__DATA RECORDS__
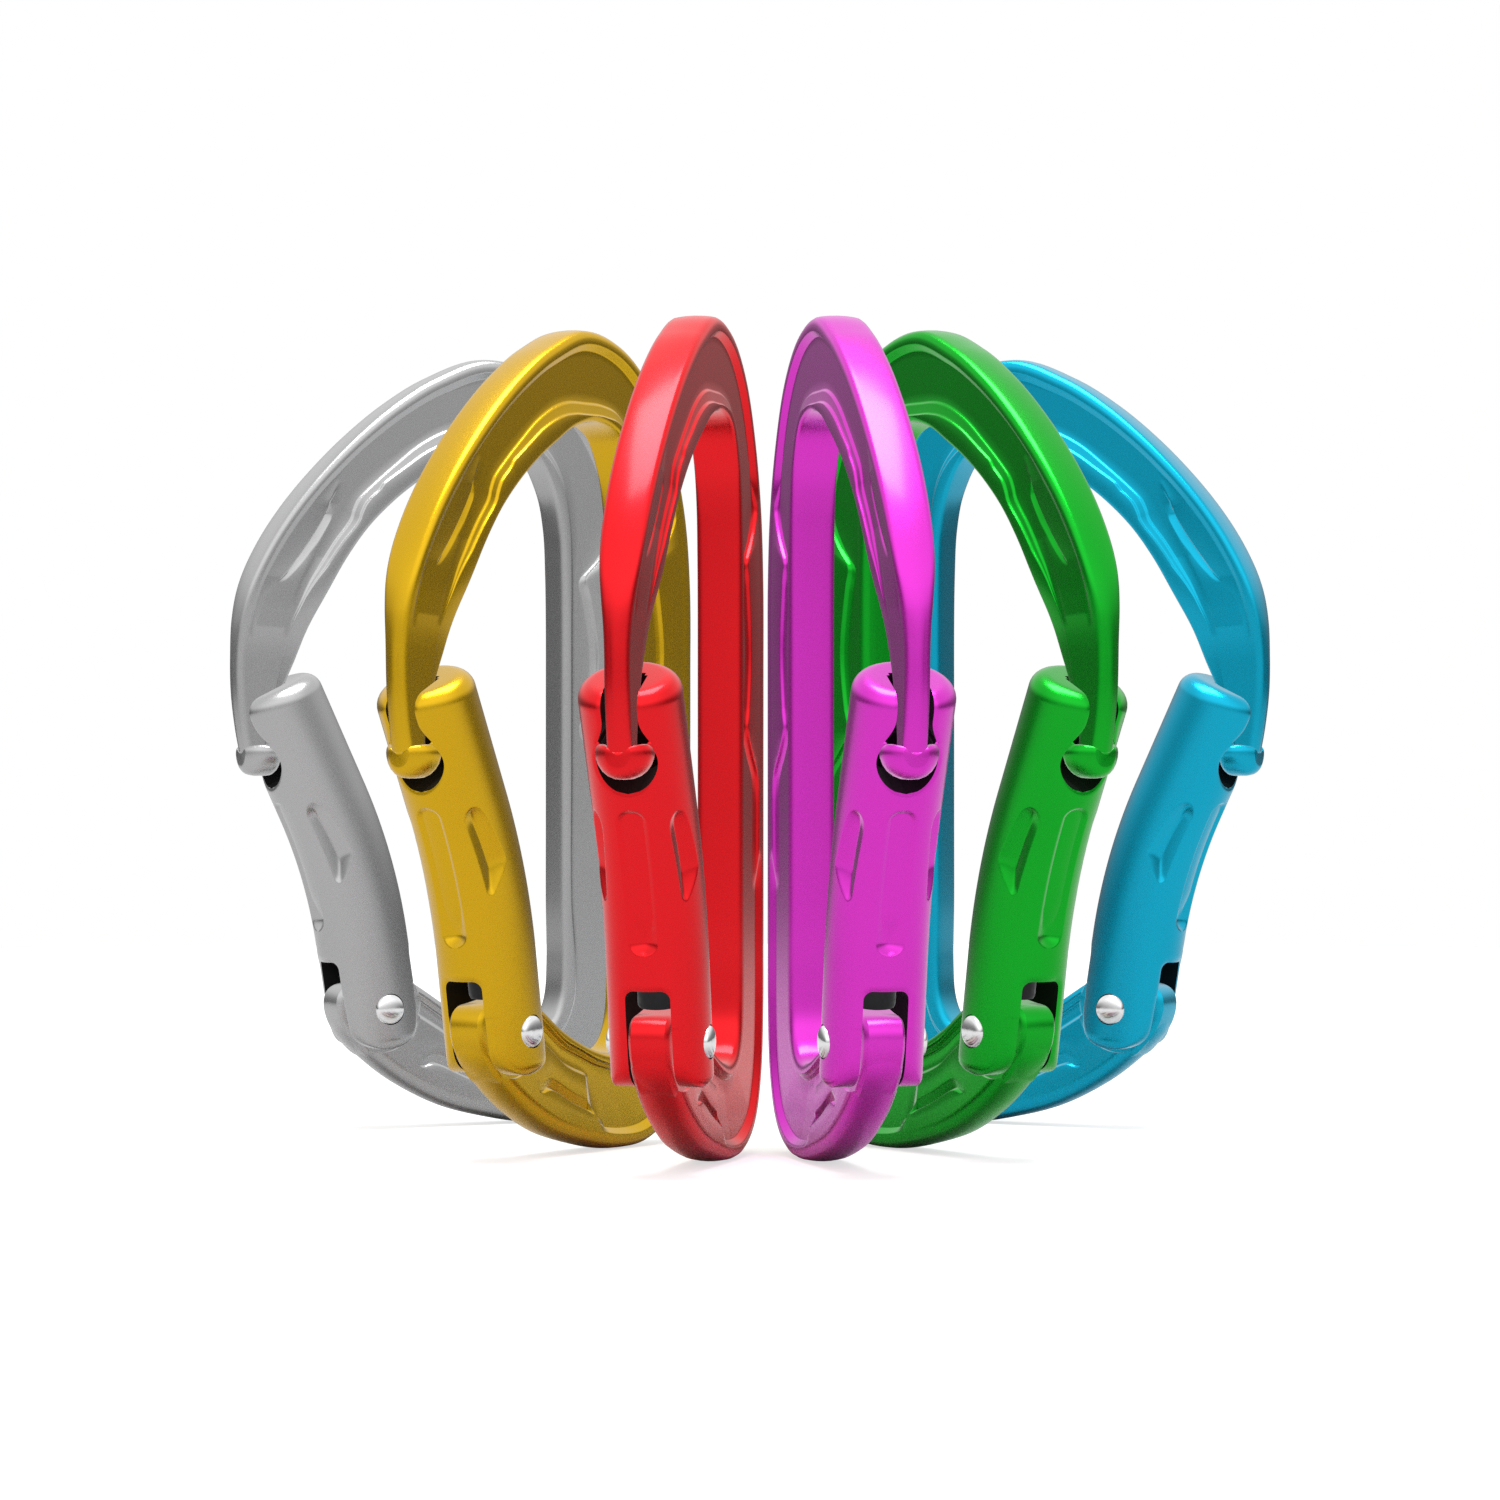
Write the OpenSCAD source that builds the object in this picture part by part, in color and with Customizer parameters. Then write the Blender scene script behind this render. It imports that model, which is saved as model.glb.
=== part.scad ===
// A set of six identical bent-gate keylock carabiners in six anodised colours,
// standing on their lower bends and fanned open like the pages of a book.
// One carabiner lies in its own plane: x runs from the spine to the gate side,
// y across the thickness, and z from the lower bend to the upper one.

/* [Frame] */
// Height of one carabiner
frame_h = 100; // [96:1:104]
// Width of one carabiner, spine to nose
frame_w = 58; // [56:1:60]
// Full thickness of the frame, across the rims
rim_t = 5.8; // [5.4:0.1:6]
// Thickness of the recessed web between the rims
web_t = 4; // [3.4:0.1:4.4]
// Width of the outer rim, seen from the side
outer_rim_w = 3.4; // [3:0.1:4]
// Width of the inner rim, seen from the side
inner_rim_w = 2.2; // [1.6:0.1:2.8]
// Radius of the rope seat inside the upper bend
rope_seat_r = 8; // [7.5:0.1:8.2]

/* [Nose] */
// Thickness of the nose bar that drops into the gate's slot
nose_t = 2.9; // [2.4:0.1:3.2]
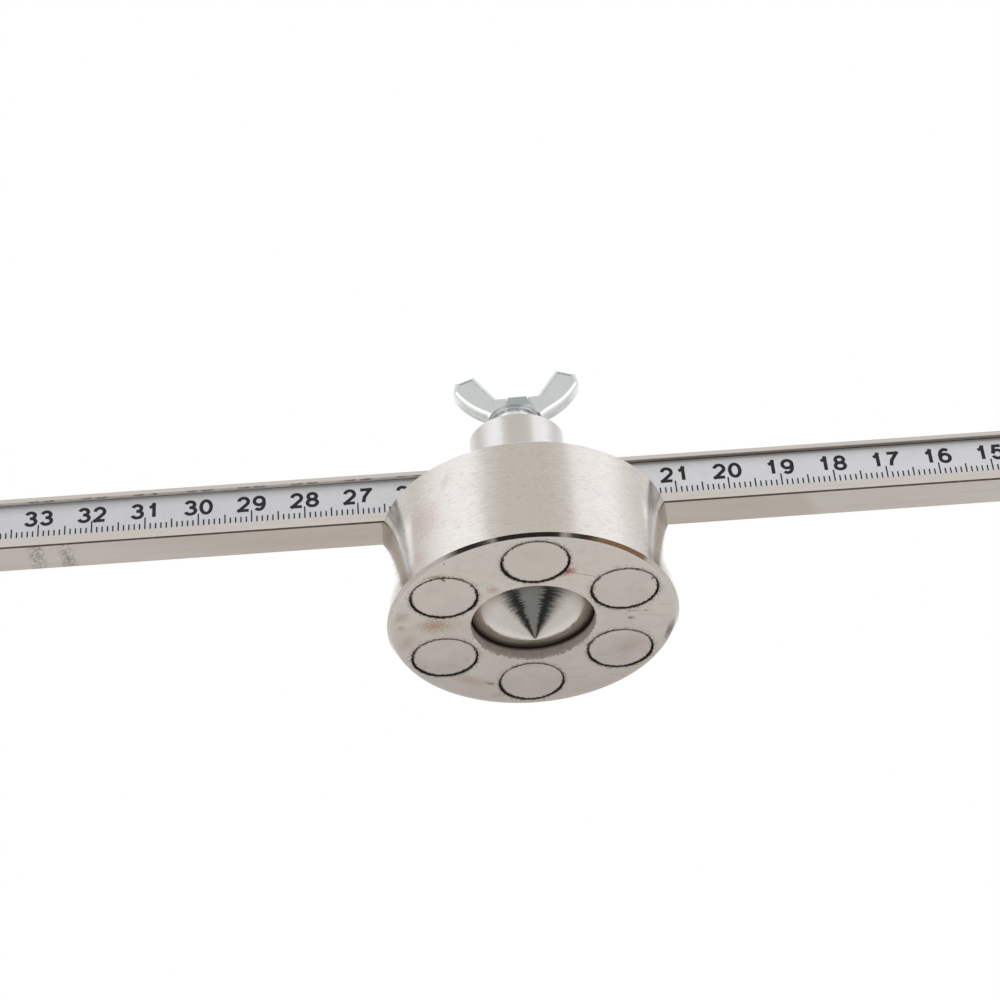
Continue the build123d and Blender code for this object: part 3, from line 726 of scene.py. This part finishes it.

__WHAT IS ASKED__
Every record should be given again exactly.

__EXERCISE RESULT__
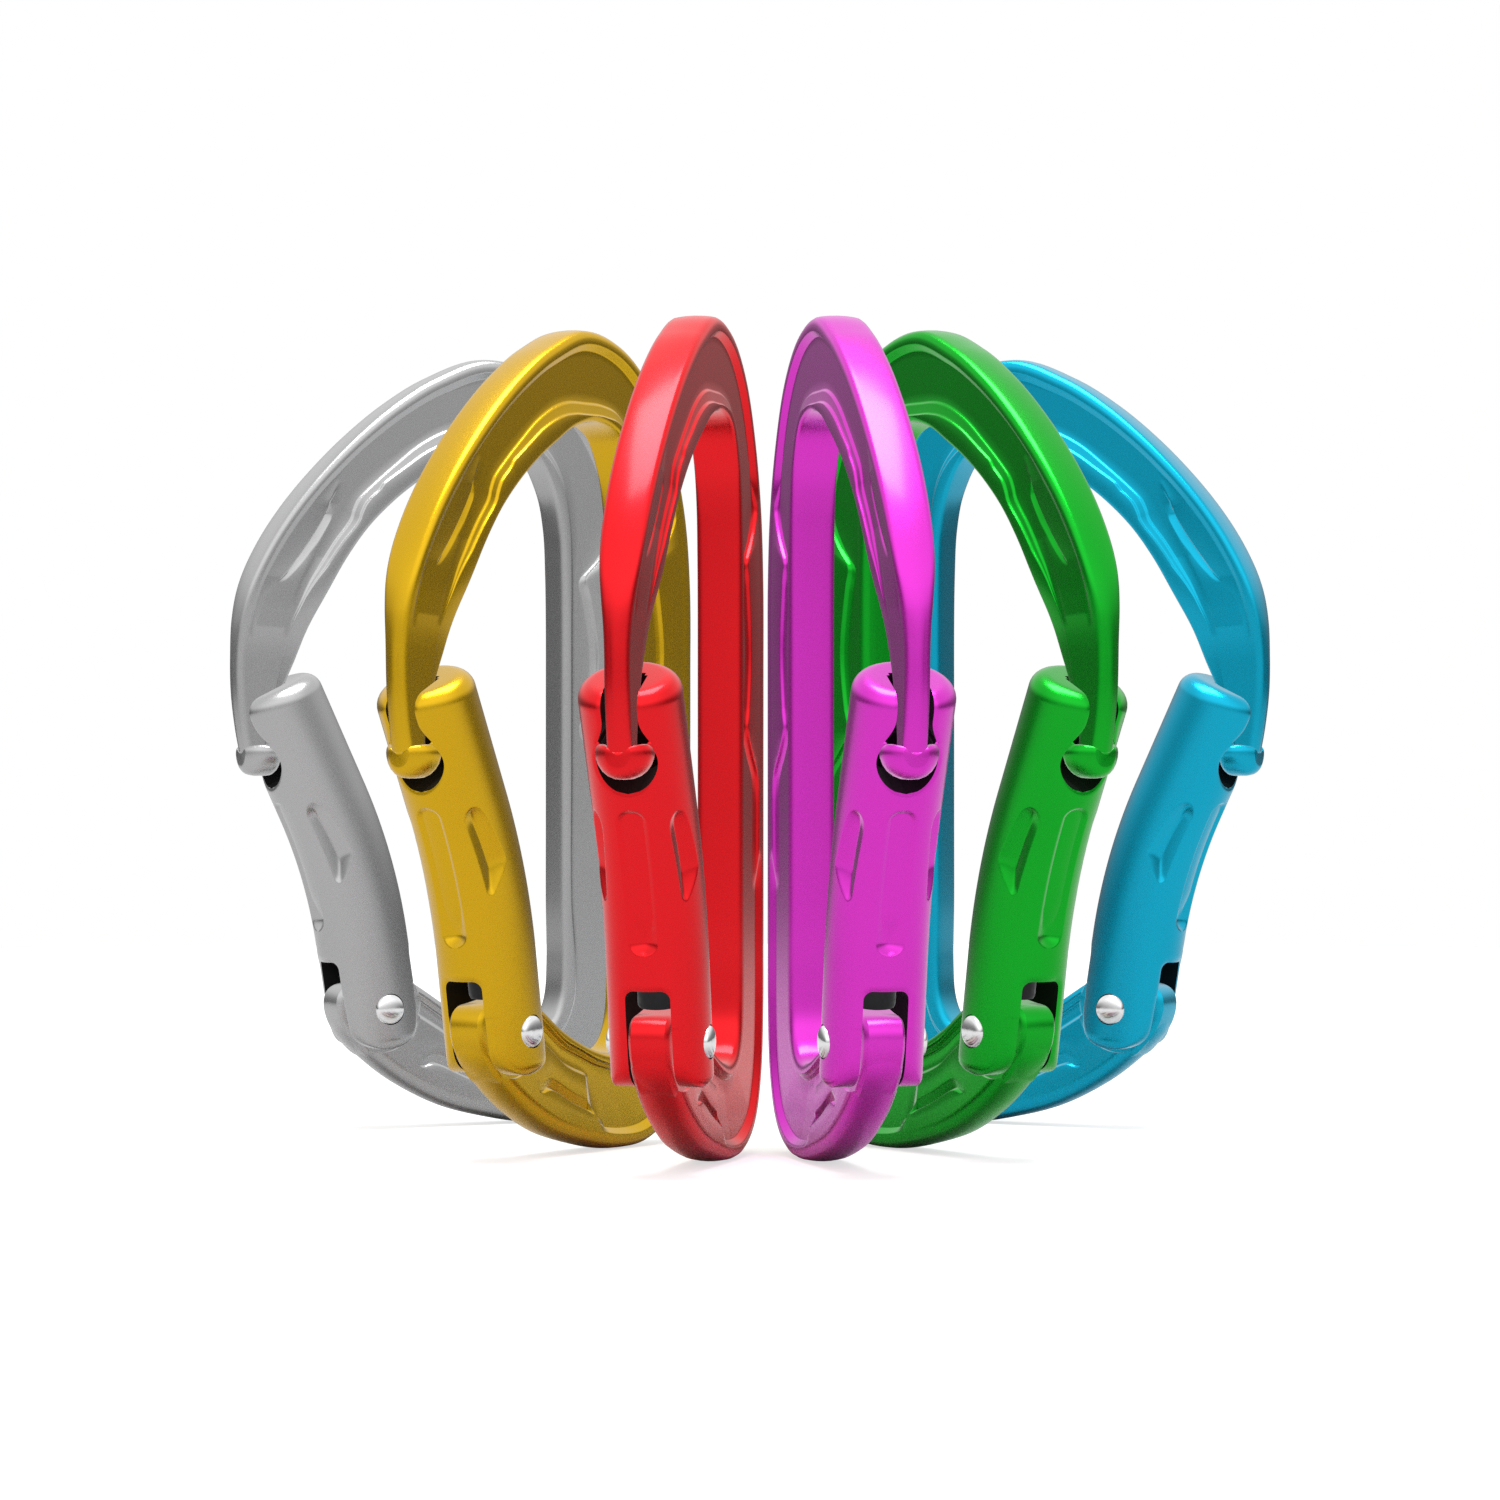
Write the OpenSCAD source that builds the object in this picture part by part, in color and with Customizer parameters. Then write the Blender scene script behind this render. It imports that model, which is saved as model.glb.
=== part.scad ===
// A set of six identical bent-gate keylock carabiners in six anodised colours,
// standing on their lower bends and fanned open like the pages of a book.
// One carabiner lies in its own plane: x runs from the spine to the gate side,
// y across the thickness, and z from the lower bend to the upper one.

/* [Frame] */
// Height of one carabiner
frame_h = 100; // [96:1:104]
// Width of one carabiner, spine to nose
frame_w = 58; // [56:1:60]
// Full thickness of the frame, across the rims
rim_t = 5.8; // [5.4:0.1:6]
// Thickness of the recessed web between the rims
web_t = 4; // [3.4:0.1:4.4]
// Width of the outer rim, seen from the side
outer_rim_w = 3.4; // [3:0.1:4]
// Width of the inner rim, seen from the side
inner_rim_w = 2.2; // [1.6:0.1:2.8]
// Radius of the rope seat inside the upper bend
rope_seat_r = 8; // [7.5:0.1:8.2]

/* [Nose] */
// Thickness of the nose bar that drops into the gate's slot
nose_t = 2.9; // [2.4:0.1:3.2]
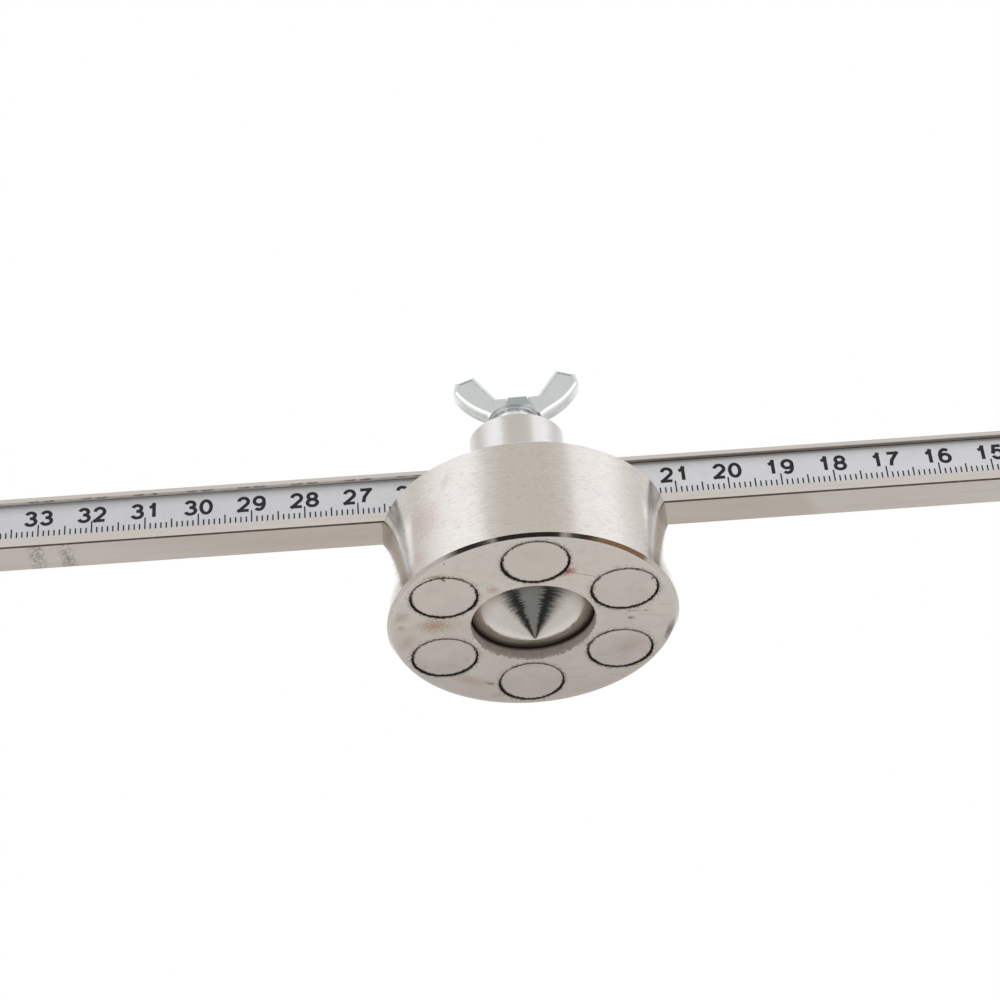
Continue the build123d and Blender code for this object: part 3, from line 726 of scene.py. This part finishes it.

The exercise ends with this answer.